For encouraging agriculture production and attaining self-sufficiency, the government provides various incentives together with price supporting schemes. They come in the form of income and price supports like Minimum Support Price (MSP), Market Intervention Scheme (MIS), Price Stabilization Fund (PSF), Agriculture Investment Support (AIS), Price Compensation Scheme (PCS), Direct Income Support (DIS) schemes, Buffer Stocks, etc. 

But even after direct and indirect interventions by the governments of states as well as the central government, there is continued rural/agriculture distress. Right now, the focus of expert discussion is on MSP, PCS and AIS schemes across states. There are concerns regarding their working as well as fiscal health and inflation from these interventions.

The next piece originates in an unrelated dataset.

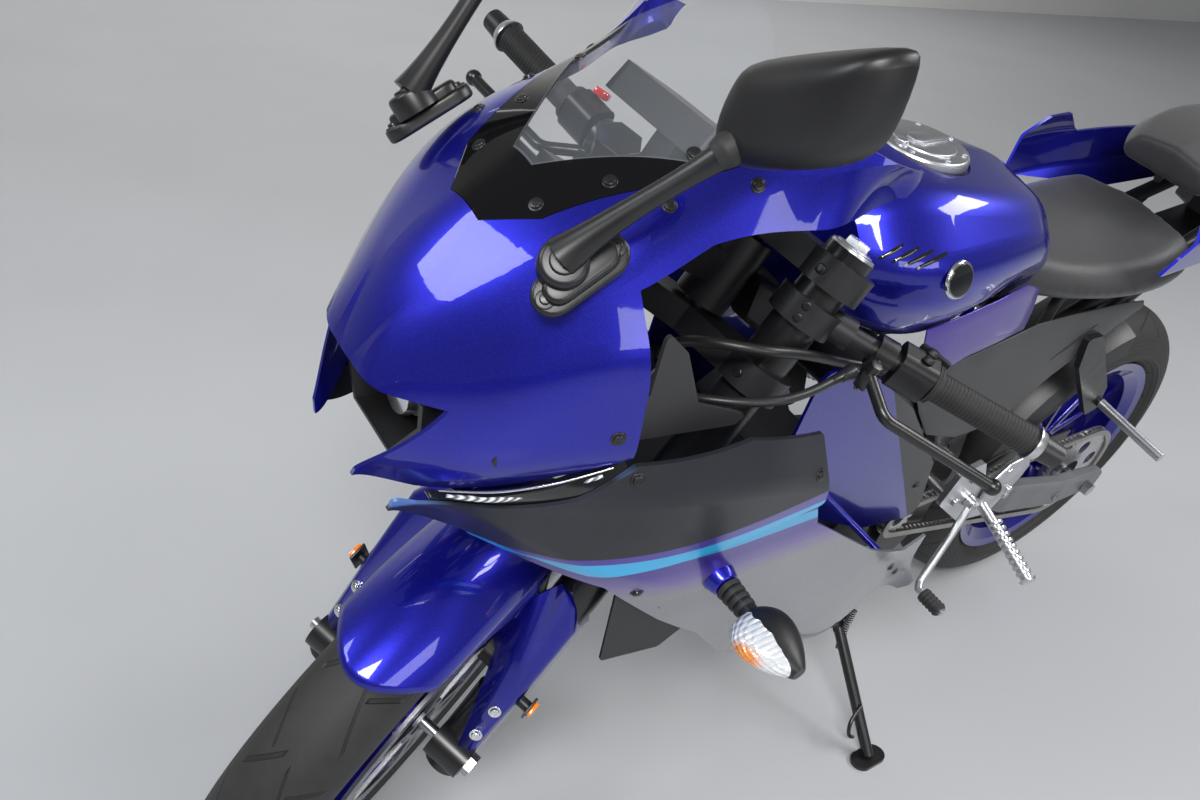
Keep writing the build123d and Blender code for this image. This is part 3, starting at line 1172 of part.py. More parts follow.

Neither price support alone nor income support alone will alleviate the problems being faced by Indian Farmers. 

MSPs:

  • It is the price at which the government offers to procure farmers’ produce during the season.
  • The purpose is to provide a fair return to efficient farmers and to protect the interests of consumers by keeping the prices of food and other agriculture commodities at reasonable levels. 
  • The government has announced that MSP for the majority of Kharif crops and rabi crops, will be fixed at 1.5 times the cost of production. This is based on A2+FL cost (actual paid out cost plus imputed value of family labor) 
  • This increment in MSP by 1.5 times could impact consumer price index (CPI) inflation.
  • If the government settles on 1.5x C2 cost (comprehensive cost including imputed rent and interest on owned land and capital), the inflationary impact could be significantly large, which could even breach the RBI’s CPI target (5%) by more than 200 bps.

Price compensation scheme (PCS)

  • MSP is only limited to certain crops, hence, the government has announced to develop an institutional mechanism to compensate the price difference where the market price is less than MSP, such as the Bhavantar Bhugtan Yojana (BBY) adopted in Madhya Pradesh.
  • One of the positives under BBY is the price support to farmers. 
  • The total arrival of soybean at MP mandis increased by 150% but the price declined by only 10%.
  • But on the hand, BBY scheme in MP could benefit only 23% of production, 
  • Hence there is doubt on how it will benefit the majority of farmers at an all-India level. 
  • The financial costs of ramping up BBY/PCS at the national level were estimated to be at levels ranging from Rs 56,518 crore to Rs 1.69 trillion annually depending upon the price.
  • There is a manipulation by traders and lower level mandi officials to depress both prices and inflate production figures.

Agriculture Investment Support scheme

  • The Telangana government has already implemented this scheme in the form of the Rythu Bandhu scheme to support farmers’ investment for two crops a year. 
  • The government is providing farmers Rs 4,000 per acre per season to support farm investment twice a year, for the Rabi and Kharif seasons. 
  • Experts have estimated that the cost of this scheme would be Rs1.97 trillion if the government implemented it at an all-India level, assuming a payout of Rs10,000 per hectare per year.
  • If the incentive is provided on cultivated land (net sown area + fallow land in the current year), the cost could even touch Rs3 trillion. 
  • Hence, the adoption of this at an all-India level would impact fiscal health considerably.
  • It ignores tenant farmers and as the incentive is based on land ownership, implementation could raise the land price for both cultivated and uncultivated land. 

Way Forward:

  • In the short term. instead of either price or income working in isolation, India needs both price and income support to work together for farmers.
  • A hybrid of two schemes viz. 1.5 times MSP and PCS will be better. 
  • For cereals, largely procured by both Central and state governments, we should continue to procure at MSP that is 1.5 times the cost of production.
  • The impact on inflation and the fiscal situation will be minimal through this. 
  • Crops like groundnut, sesamum, niger-seed, and soybean should also be covered under the 1.5 times MSP scheme
  • They are procured to a limited extent which less than 10% of total production, which varies from state to state. 
  • For pulses and sunflower seed, PCS must be implemented, as an adoption under this scheme will have very little impact on inflation and fiscal cost will be Rs13,110 crore. 
  • The agriculture investment support scheme, though very easy to implement and without leakages, should be avoided given that it would be a huge fiscal burden.
  • The long-term solution to farmer distress would be improving the supply chain, establishing agro-processing zones and creating a better agri-logistic platform.

The resulting efficiency losses may far exceed the price or income support that the government is intending to extend to farmers. Therefore, we should think rationally now, and support farmers through less distortionary policies by intermixing both practices which will go a long way in bringing back the rural economy from the distress.